In its defense against Flo & Eddie, who filed the lawsuit against Pandora for non-payment of master recordings performance royalties, the digital radio service claims that the duo are asserting rights that do not exist and that, if they do exist, the duo has failed to assert any such right in the 47 years since their music was released. Besides that, Pandora says the anti-SLAPP statute protects free-speech conduct by striking rights-burdening claims at the outset of litigation. Citing the California Civil Code of procedure, Pandora is seeking an order that would strike all of  the causes of action in the Flo & Eddie complaint.

Pandora claims that The Turtles’ recordings enjoyed no state law copyright right protection because California sees publishing a work as extinguishing its state copyright protection, which happens as soon as a record is released and sold, allowing those who buy the record to use it in any manner they choose. The 1982 revision to California state copyright law — which cleared away state statutes made redundant by federal law in the 1976 Copyright Act and clarified and narrowed other provisions of state law — does not “resurrect” copyright protection, after its been published, according to the the Pandora motion. That’s why the state law rights that the Flo & Eddie complaint cites, “do not exist,” as the motion states.

As such, the “Flo & Eddie’s complaint is legally defective on its face and burdens Pandora’s First Amendment rights,” reads Pandora’s motion. “Plaintiff seeks to enjoin a broadcaster from communicating media to the public.
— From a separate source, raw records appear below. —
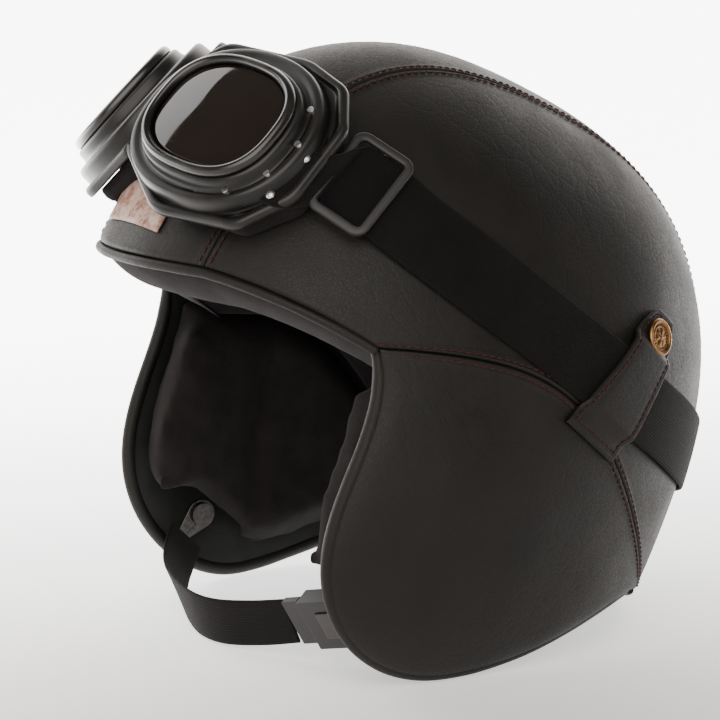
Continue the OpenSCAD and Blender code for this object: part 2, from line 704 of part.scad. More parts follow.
shell();
foam_liner();
crown_lining();
brow_lining();
nape_lining();
leather_center();
leather_side_left();
leather_side_right();
ear_leather_left();
ear_leather_right();
brow_piping();
nape_piping();
ear_piping_left();
ear_piping_right();
brow_patch();
cheek_plate_left();
cheek_plate_right();
cheek_pad_left();
cheek_pad_right();
tab_anchor_left();
tab_anchor_right();
snap_tab_left();
snap_tab_right();
snap_cap_left();
snap_cap_right();
snap_socket_left();
snap_socket_right();
snap_stud_left();
snap_stud_right();
band_rear();
band_left();
band_right();
band_slider_left();
band_slider_right();
goggle_frame();
goggle_rivets();
lens_rim_left();
lens_rim_right();
lens_left();
lens_right();
face_foam_left();
face_foam_right();
chin_rivets();
strap_end_left();
strap_end_right();
chin_web_left();
chin_web_right();
buckle_housing();
buckle_tongue();
release_button();
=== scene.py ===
# Looks of a leather-covered open-face helmet with goggles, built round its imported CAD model.
# Metres, +Z up, -Y to the front of the helmet, +X to the wearer's left.
import json
import math

import bmesh
import bpy
import numpy as np
from mathutils import Matrix, Vector, noise


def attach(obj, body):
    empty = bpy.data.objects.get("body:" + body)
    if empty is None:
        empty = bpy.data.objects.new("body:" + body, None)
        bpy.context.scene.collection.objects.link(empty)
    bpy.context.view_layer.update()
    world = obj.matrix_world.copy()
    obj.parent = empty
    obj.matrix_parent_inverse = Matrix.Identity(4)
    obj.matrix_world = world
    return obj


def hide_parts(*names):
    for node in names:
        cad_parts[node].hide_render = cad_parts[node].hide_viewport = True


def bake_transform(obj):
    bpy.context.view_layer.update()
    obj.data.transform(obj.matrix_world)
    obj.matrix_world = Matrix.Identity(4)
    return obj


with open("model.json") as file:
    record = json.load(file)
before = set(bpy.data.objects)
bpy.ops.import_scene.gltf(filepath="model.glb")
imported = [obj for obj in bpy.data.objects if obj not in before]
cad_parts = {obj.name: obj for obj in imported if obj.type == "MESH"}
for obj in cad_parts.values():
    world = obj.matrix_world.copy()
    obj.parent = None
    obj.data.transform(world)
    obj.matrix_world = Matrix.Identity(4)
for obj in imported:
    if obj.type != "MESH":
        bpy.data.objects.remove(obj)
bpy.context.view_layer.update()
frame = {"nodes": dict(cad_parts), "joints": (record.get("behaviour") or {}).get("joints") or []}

MM = 0.001
joints = {j["name"]: j for j in frame["joints"]}
# Every curved layer is drawn about the crown's centre, which is the goggles' swing axis
CENTRE = np.array(joints["goggles_swing"]["pos_m"])


def linked(name, data):
    """A new object in the scene."""
    obj = bpy.data.objects.new(name, data)
    bpy.context.scene.collection.objects.link(obj)
    return obj


# ---- Shader nodes ----
def node(tree, kind, inputs=None, **settings):
    made = tree.nodes.new("ShaderNode" + kind)
    for key, value in settings.items():
        setattr(made, key, value)
    for key, value in (inputs or {}).items():
        if isinstance(value, bpy.types.NodeSocket):
            tree.links.new(value, made.inputs[key])
        else:
            made.inputs[key].default_value = value
    return made


def maths(tree, operation, *values, **settings):
    return node(tree, "Math", dict(enumerate(values)), operation=operation, **settings).outputs[0]


def remap(tree, value, low, high, to_low, to_high, **settings):
    return node(tree, "MapRange", {"Value": value, "From Min": low, "From Max": high,
                                   "To Min": to_low, "To Max": to_high}, **settings).outputs["Result"]


def facing(tree, way, direction, start, full, low, high):
    """A value that eases from low to high as way goes from start to full along a direction."""
    dot = node(tree, "VectorMath", {0: way, 1: direction}, operation="DOT_PRODUCT").outputs["Value"]
    return remap(tree, dot, start, full, low, high, interpolation_type="SMOOTHSTEP")


def clouds(tree, place, scale, detail, rough=0.5):
    return node(tree, "TexNoise", {"Vector": place, "Scale": scale, "Detail": detail,
                                   "Roughness": rough}).outputs["Fac"]


def cell_distance(tree, place, scale, feature="F1"):
    return node(tree, "TexVoronoi", {"Vector": place, "Scale": scale}, feature=feature).outputs["Distance"]


# ---- Camera and light ----
VIEW_AZIMUTH = math.radians(60)
VIEW_ELEVATION = math.radians(11)
VIEW_DISTANCE = 0.95
VIEW_AIM = Vector((0, -0.0065, 0.0245))
SENSOR_MM, LENS_MM = 36, 116.4
WORLD_COLOUR = (1.0, 0.955, 0.905, 1)
WALL_GLOW = 1.9


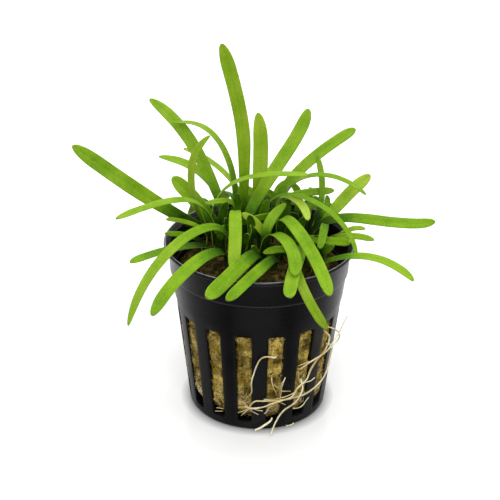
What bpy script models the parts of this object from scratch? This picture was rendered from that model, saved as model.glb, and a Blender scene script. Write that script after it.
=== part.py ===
"""A sagittaria seedling clump in a slotted net pot, filled with rockwool, with roots out through the slots.

Lengths are in millimetres until a point is placed, and the pot stands on z = 0 with its axis on the
world's Z. The front of the pot is -Y.
"""

from math import cos, pi, radians, sin
from typing import NamedTuple

import bmesh
import bpy
from mathutils import Matrix, Vector

MM = 0.001
GAP = 0.3

# Pot: its wall leans out from the base to the band, and the band carries the lip
POT_HEIGHT = 49.8
BASE_RADIUS = 19.5
WALL_LEAN = 0.113
WALL = 1.0
FLOOR_THICKNESS = 1.2
BASE_EDGE = 0.8
STEP_HEIGHT = 34.5
STEP_OUT = 0.25
BAND_BOTTOM = 41.6
BAND_RADIUS = 24.9
LIP_RADIUS = 26.5
LIP_HEIGHT = 1.1
LIP_TOP_WIDTH = 0.4
TURN_STEPS = 48

# Slots of the wall, evenly spaced, and the drain slots of the base
SLOT_COUNT = 16
FIRST_SLOT = -9.7
SLOT_BOTTOM = 2.8
SLOT_TOP = 31.6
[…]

The anti-SLAPP law was created precisely for baseless attacks like this.” Pandora added the the California Code of Civil Procedure “expressly recognizes that anti-SLAPP motions can be brought to strike lawsuits of exactly this type.”

Even if the Judge strikes down the motion, it allows Pandora to file an appeal, which could move the case immediately to another judge in the U.S. Court of Appeals for the Ninth Circuit. As the Flo & Eddie lawsuit currently filed against Pandora is before the very same judge, U.S. District Judge Philip S. Gutierrez, who ruled in their favor on the very same issue against SiriusXM, a change of venue is something that Pandora is likely aiming for with this motion.

“This is a procedural step in our existing case,” Pandora spokesman Dave Grimaldi said in a statement. “It doesn’t doesn’t change our legal position or the core elements of our legal argument.”

He adds, “Pandora would be open to supporting the full federalization of pre-’72 sound recordings under a technology-neutral approach that affords libraries, music services and consumers the same rights and responsibilities that are enjoyed with respect to all other sound recordings.”

The anti-SLAPP motion was filed by Latham & Watkins attorneys Andrew M. Gass and James K. Lynch on behalf of their client Pandora.

One of the Turtles’ lawyers, Henry Gradstein, a partner with Gradstein & Marzanno in Los Angeles, says of the Pandora motion, “It’s not what the anti-SLAPP was intended to protect, and substantively the motion doesn’t have merit.”